Я женщинам то, что называется, "нравился", не буду притворяться, что этого не замечал. Тоня тоже "нравилась" мужчинам - настолько, что в том ленинградском кругу, к которому мы с молодости принадлежали, ухаживать за ней считалось даже модным. Показательнее всего мог бы стать пример Бродского - если бы он так откровенно не давал всем чувствовать, и мне, по понятной причине, первому, что Тоня, за которой он ухаживает, существо, недоступное ничьему, кроме его, пониманию. Возможно, и ее собственному. В его ухаживании главное было то, что o н его предпринял, o н на него пошел. Получалось, что ту Тоню, к которой он демонстрировал - и был при этом совершенно искренним - влюбленнность, он и нашел, и отличил, и превознес, потому что сам и создал. Тягаться с идеальностью, навязанной им предмету, было под силу одним ангелам. Но с тем или иным ущербом присутствовала она в отношении к Тоне почти всех, кто ею, так сказать, увлекался. Не в моем: я входил в число "почти", может быть, один это число и составлял. Моя Антонина была ноль идеальности, сплошной ущерб. Желание, влечение, обладание - всё в величинах непревосходимых, как скорость света и ноль по Кельвину. И это с первого раза, с того самого, когда мы одновременно лишили друг друга девственности и получилось оно так ладно, как будто до того мы уже год, три, пять были мужем и женой.

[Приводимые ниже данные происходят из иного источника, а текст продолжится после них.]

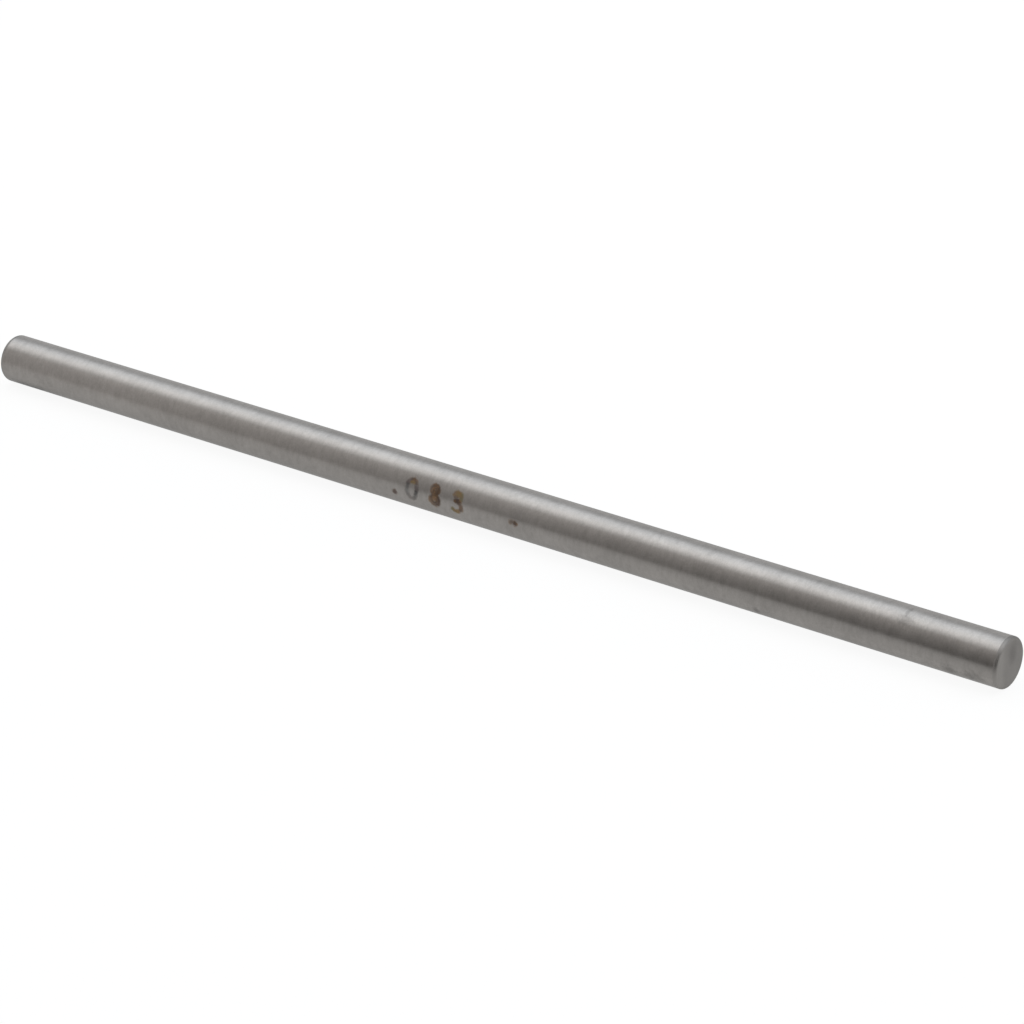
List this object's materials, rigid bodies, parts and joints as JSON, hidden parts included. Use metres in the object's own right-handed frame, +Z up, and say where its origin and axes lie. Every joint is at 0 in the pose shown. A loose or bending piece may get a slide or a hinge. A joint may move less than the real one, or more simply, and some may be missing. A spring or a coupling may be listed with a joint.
{
  "type": "pin gauge",
  "caption": "Plain cylindrical steel gauge pin with flat ends and lightly rounded edges, for trying the size of a hole.",
  "frame": {"origin": "on the pin's axis, halfway between the two end faces", "axes": "+X along the pin's axis, in the direction that its size mark reads; -Y is the side that carries the mark; +Z is up"},
  "size_m": [0.0508, 0.0022, 0.002],
  "materials": {
    "ground_steel": "hardened tool steel, centreless ground, with a fine satin shine and a size mark burnt in by laser"
  },
  "bodies": {
    "root": {"gauge_pin": "ground_steel"}
  },
  "joints": []
}
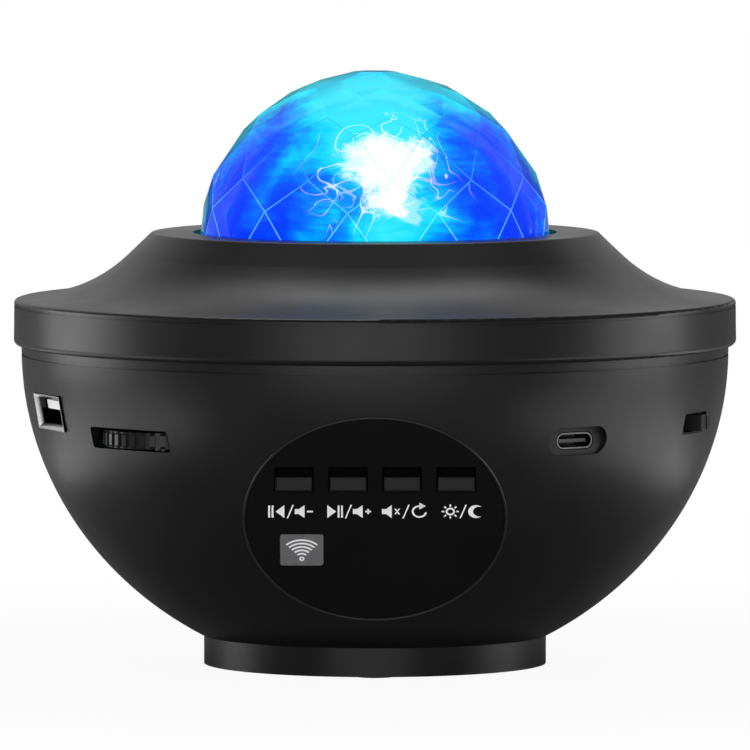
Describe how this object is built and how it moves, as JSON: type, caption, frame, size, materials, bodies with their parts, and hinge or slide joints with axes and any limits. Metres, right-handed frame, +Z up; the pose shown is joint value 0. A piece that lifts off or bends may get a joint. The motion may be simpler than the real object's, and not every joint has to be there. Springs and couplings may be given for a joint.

Сейчас дам вам надо мной посмеяться: я много про это читал, а еще больше в кино видел. Смейтесь, только не оказалось бы, что преждевременно. Все, что я прочел и в кино увидел, от "Золотого осла" до "Манон Леско", от "Анны Карениной" до "Тропика Рака", от "Травиаты" в постановке Дзефирелли до "Эммануэли" и порнофильма, на который я наткнулся в телевизоре в номере берлинской гостиницы и смотрел восемь минут, что зафиксировано в оплаченном мной при отъезде счете, - сделало меня моногамным бесповоротно. Моя моногамность была органической и, как все органическое, подверженной опасностям, слабости, порче, распаду. А стала, если хотите, косной - как это можно сказать про вкус, абсолютно удовлетворяющийся тем, что в наличии, на столе, на книжной полке, а не вообще, чем-то где-то. Была Тоня, и я не находил в себе никакого интереса - никакого - заниматься этим с Любой, Лялей, Джиной и Мэрилин. С Тоней этого хотелось, с какой-угодно другой толкало бы разве что любопытство. А какое может быть любопытство к тому, что расписано по пунктам, сведено в протокол, и протокол этот знаешь наизусть?